Apple is a classic story of self-reinforcing success. Jobs was, to put it mildly, a hard taskmaster. A notorious control freak, he shouted, set impossible standards, and wanted it tomorrow. But that just increased his aura of power, attracting enough good followers to rebuild success. 'Once you're successful and powerful,' says Jeff Pfeffer, 'it's mostly backward induction - people attribute positive qualities to you and want to be associated with you.'

Ambition and focus provided extra pull. Nor was fierce accountability a disincentive - rather the reverse, since consistency is also prized. Apple's top team barely changed in a decade.

Observers often mocked Jobs's 'reality distortion field' - a parallel universe that functioned according to his rather than nature's laws. But the joke was the other way round. Jobs was the master of using the power of positive expectation.

Dozens of studies show that when leaders believe subordinates will do well, they do better than if they think they'll do badly. Conversely, if you convince yourself and others that the near impossible is both do-able and bound to succeed, you give yourself a chance. That's the reality distortion field to a T. As the record shows, Apple achieved innovation that other firms could only dream of.

Will Apple survive Steve Jobs? Success is the most powerful legacy. But don't underestimate what may be Apple's greatest innovation. No, not the hardware, but iTunes and its spiritual heir, the App Store.
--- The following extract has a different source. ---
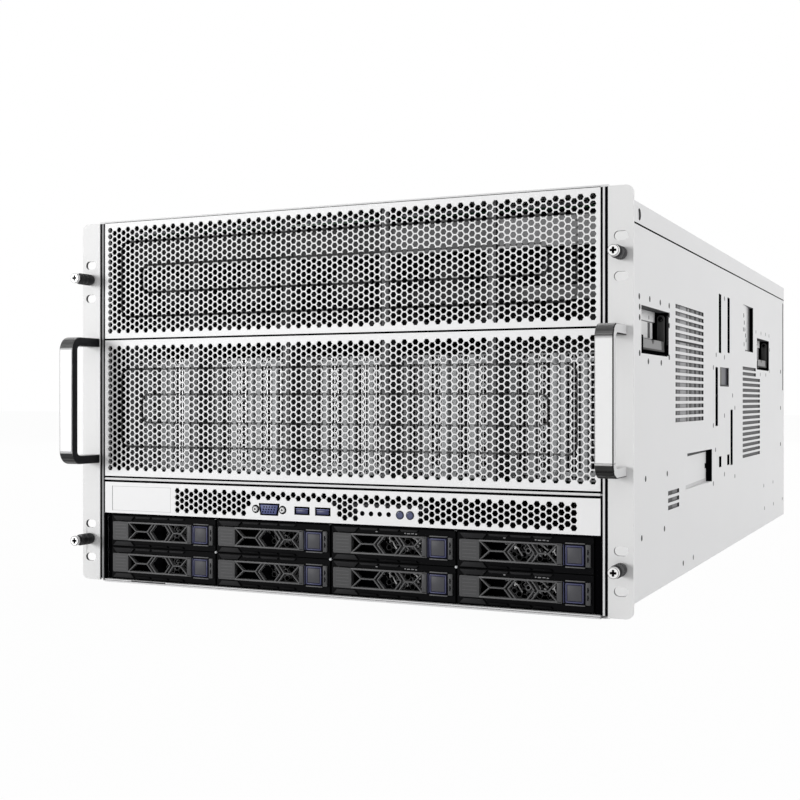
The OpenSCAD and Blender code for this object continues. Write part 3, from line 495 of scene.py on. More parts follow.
class Workpiece:
    """A piece in the making: one bmesh in millimetres on the server's own axes."""

    def __init__(self, finishes: list[Finish] | None = None) -> None:
        """Starts an empty piece.

        Args:
            finishes: The list of finishes to share with a parent piece.
        """
        self.mesh = bmesh.new()
        self.finishes: list[Finish] = [] if finishes is None else finishes

    def jig(self) -> "Workpiece":
        """Starts a sub-piece with the same finishes, to be placed several times."""
        return Workpiece(self.finishes)

    def _slot_of(self, finish: Finish) -> int:
        """Gives the material index of a finish, added when it is new."""
        if finish not in self.finishes:
            self.finishes.append(finish)
        return self.finishes.index(finish)

    def add(self, part: Mesh, finish: Finish | None = None) -> None:
        """Joins a part into the piece and frees it.

        Args:
            part: The part, in millimetres.
            finish: Finish of all its faces, or None to keep what they have.
        """
        if finish is not None:
            index = self._slot_of(finish)
            for face in part.faces:
                face.material_index = index
        carrier = bpy.data.meshes.new("part")
        part.to_mesh(carrier)
        part.free()
        self.mesh.from_mesh(carrier)
        bpy.data.meshes.remove(carrier)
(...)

iTunes reduced sales friction to almost nil, allowing users to 'pull' what they wanted when they wanted and in what order, and revolutionised a tired music industry. The App Store went further, first differentiating the iPhone from rivals, then effectively crowdsourcing the function of the tablet iPad. Remarkably, the iPad succeeded without a killer app. By capitalising on its customer relationships, the iTunes/App Store model gives Apple the mechanism to repeat the trick again and again.

Although a monument to Jobs's perceived power and genius, Apple is thus far from a standard corporate dictatorship. Leaving a company focused on the customer as much as the all-powerful boss may be the latter's most far-sighted bequest.